Not your screen monkey (he/him) 🇺🇦🇵🇸🏳️‍⚧️
I'm actually a little surprised how evenly spread the votes are. From this data, meager though it is, there's at least the suggestion that many groups actually do start out with a first-time DM (since option 1 is the most common, but the other two combined, both of which have a first-time DM, are 55.9%.) Meager data, forum poll, early days, etc. etc., I know not to make much of these results. Just surprising, since I expected something a lot closer to like...80% "player with an experienced DM."
I’m not all that surprised since I suspect a lot of people of my generation started in groups where one player had played the game a little, got excited by it, and then evangelized with their Basic D&D box by first-time DMing for a group of newbs.
 

aco175

Legend
My father had a couple guys from his work come over to show us how to play. One was the DM who seemed to know the rules well enough and the other was a statue who would turn into a PC if someone touched the statue, but nobody did. This was in the red box days where the DM would ask pointed questions such as, "How are you checking out the statue." or "Are you touching the statue." The way a question is asked makes a 9 year old very cautious.

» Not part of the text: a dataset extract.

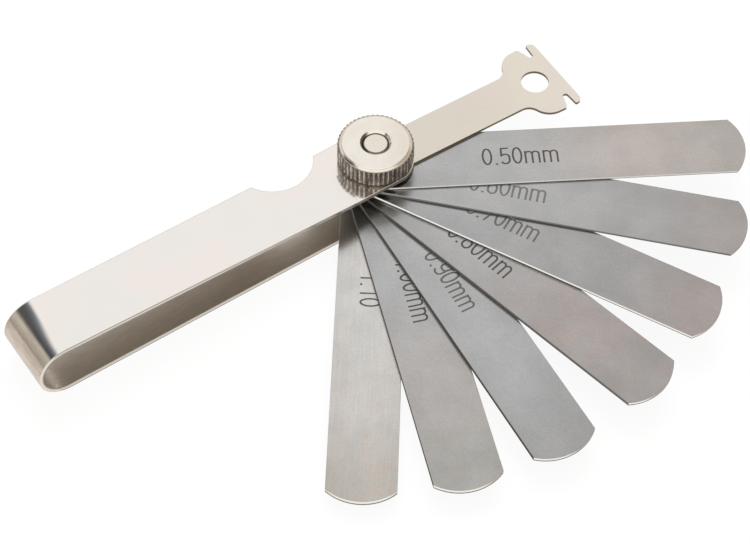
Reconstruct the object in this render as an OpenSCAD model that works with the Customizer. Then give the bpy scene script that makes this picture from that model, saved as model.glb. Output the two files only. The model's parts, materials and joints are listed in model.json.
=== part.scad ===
// Folding feeler gauge: seven steel leaves and a slotted bending tool turn on one stud
// between the two arms of a bent strip handle, and a knurled nut clamps the stack.
// Origin: on the stud's axis, in the underside of the lower arm.
// +Z runs up the stud towards the nut, and the handle lies along -X.

/* [Handle] */
// Distance from the stud's axis to the closed end of the handle
handle_reach = 77.4; // [74:0.1:90]
// Thickness of the bent strip
strip_t = 0.9; // [0.5:0.05:1.2]
// Width of the strip at the stud
strip_w_stud = 14.2; // [13.6:0.1:16]
// Width of the strip at the closed end
strip_w_bend = 12.9; // [12.8:0.1:16]
// Radius of the free end of each arm, centred on the stud
arm_end_r = 7.4; // [7.2:0.1:9]
// Angle at which the upper arm rises towards the closed end
arm_splay = 2.2; // [0:0.1:4]
// Length of the flat seat around the stud, measured from its axis
seat_reach = 8.5; // [8:0.5:12]

/* [Thumb notch] */
// Radius of the notch in the arms' long edge
notch_r = 7.9; // [5:0.1:8]
// Distance from the stud's axis to the middle of the notch
notch_x = 16.75; // [16.5:0.05:40]
// Width of strip left beside the deepest point of the notch, from the centre line
notch_floor = 2.65; // [1:0.05:5]
// Radius of the rounded shoulders of the notch
notch_shoulder_r = 2; // [0.5:0.1:3]

/* [Stud and nut] */
// Diameter of the stud
stud_d = 5; // [4:0.1:6]
// Diameter of the stud's flush countersunk head
stud_head_d = 7.6; // [6.5:0.1:9]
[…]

I recall that we all died when a trap cut the party in half leaving some on one side with bugbears or hobgoblins and the others sticking around until we were flanked as well.

Next week, my father had the red box and was the DM for 5-6 of us neighborhood kids.
 

payn

I don't believe in the no-win scenario
I checked option 2, though the DM had experience as a player. He had this odd notion that you, the player, had levels in playing the game. You had to play so much before your level was high enough to allow you to run a game. Then, you had to earn levels as a GM to run higher level games. Was very odd and I have not seen this notion since.
 


Snarf Zagyg

Notorious Liquefactionist
Supporter
I was just a freshman at a small midwestern college, and I never thought something like this could happen to me. But one week, I was late getting to class, and I had to sit in the back next to the gorgeous graduate teaching assistant. Little did I know when the TA asked if I was interested in dungeons what would await me .....
 

Mad_Jack

Legend
Sometime in 1981 when I was a 5th or 6th grader, the sitter while my parents were out played and I assume had DM'ed before. She ran my first two characters (Alexis the Dwarf and Antares the Halfling) through a short adventure using Modlvay Basic. I had to cut Alexis's hand off to save him from a cursed sword. At some point later on, rotating DMing with other friends, they ended up with some F-14s.

I’m not all that surprised since I suspect a lot of people of my generation started in groups where one player had played the game a little, got excited by it, and then evangelized with their Basic D&D box by first-time DMing for a group of newbs.

This is my general experience as well - I learned in 1981 when I was nine years old, when one of my younger brother's friends came over to hang out, and that kid's older brother got stuck driving him cuz he had his learners' permit...
Stuck having to hang out at our house for several hours, he brought his D&D stuff with him. He ended up running a quick game for me and our younger brothers, and a couple of years later I got the Basic rules for myself.

Later on, a number of kids in my neighborhood got into it although I'm not sure where some of them originally learned to play - but I know I was the first DM for a few of them.